Por otro lado, desde una fundación denominada Waldo de lo Ríos, familiares de su viuda en el Uruguay reclaman, hasta el día de hoy, ante la justicia española, tanto por reconocimiento de filiación como por derechos autorales.
En plataformas
Las ediciones que ahora Sony lleva las plataformas son nueve. Se puede encontrar allí el material más variado. Desde aquel álbum que grabó en 1955, donde canta su madre, hasta el folklore instrumental para bailar, el americanismo académico, y las versiones “populares” de arias de ópera, que grabó en Buenos Aires, tras el suceso de ventas que habían generado en el viejo continente sus discos sinfónicos pop.
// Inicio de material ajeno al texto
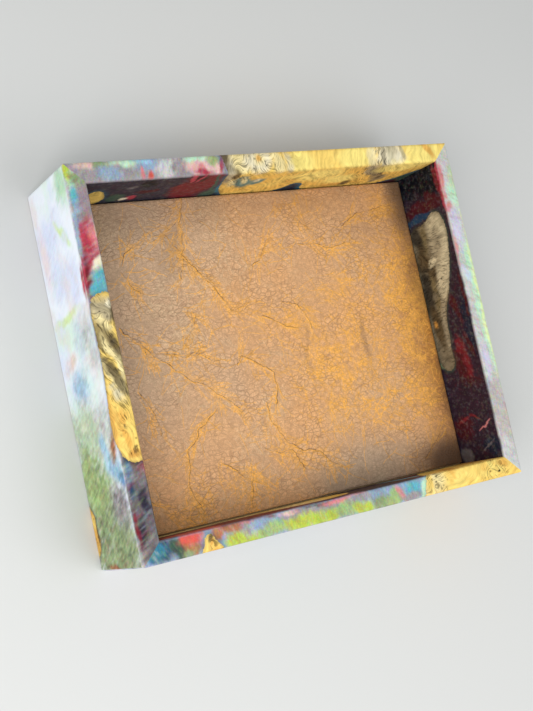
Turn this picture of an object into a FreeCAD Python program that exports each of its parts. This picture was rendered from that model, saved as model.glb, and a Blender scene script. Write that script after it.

En el álbum La última palabra se retrata ese trabajo de la cantante consagrada y su hijo veinteañero, que ya era un experto al momento de acompañarla al piano o de crear arreglos instrumentales de clásicos folklóricos con orquestas. Si alguien quiere buscar a los antepasados de esos violines que suenan en los recitales del Chaqueño Palavecino, pueden encontrarlos en aquellas grabaciones de Waldo, de mediados de la década del cincuenta. Waldo en Al-Fi va en esa línea pero con más desarrollo orquestal.
Fue un personaje muy particular con su manera de escribir arreglos. Buscaba impresiones que podían ir de cierto tono naive a transfiguraciones de motivos muy sencillos que realmente daban cuenta de su gran originalidad. El ingenio de Waldo estaba atravesado por la raíz folklórica y, al mismo tiempo, por un deseo de ampulosidad orquestal y por cierta corriente del americanismo musical académico, que se impuso a lo largo de varias décadas del siglo pasado. Su Suite Sudamericana, que grabó con la Orquesta Sinfónica Columbia De Buenos Aires, quizá sea uno de esos más claros ejemplos donde la referencia a una especie de fantasía de colores sonoros prehispánicos, percusivos y mucho pentafonismo, retraten mejor esta estética que también lo interesaba. Incluso, aunque no aparezca su disco de piano solo en esta colección (se lo puede encontrar en el catálogo de Melopea), en su manera de tocar el piano se entrecruzan varios de estos vectores.
A pesar de haber estado radicado en España, la producción folklórica tuvo el mayor peso dentro de su catálogo. Los discos del último lustro de los sesenta, bailamos folklore? fueron expresiones realmente enfocadas al clima peñero, con un conjunto que ostentaba bandoneón y violín. En esta colección aparecen dos volúmenes. También aparece el famoso Concierto para las 14 provincias y sus versiones de la música clásica. En este caso no se trata de sus incursiones en movimientos de famosas sinfonías sino en arias de óperas.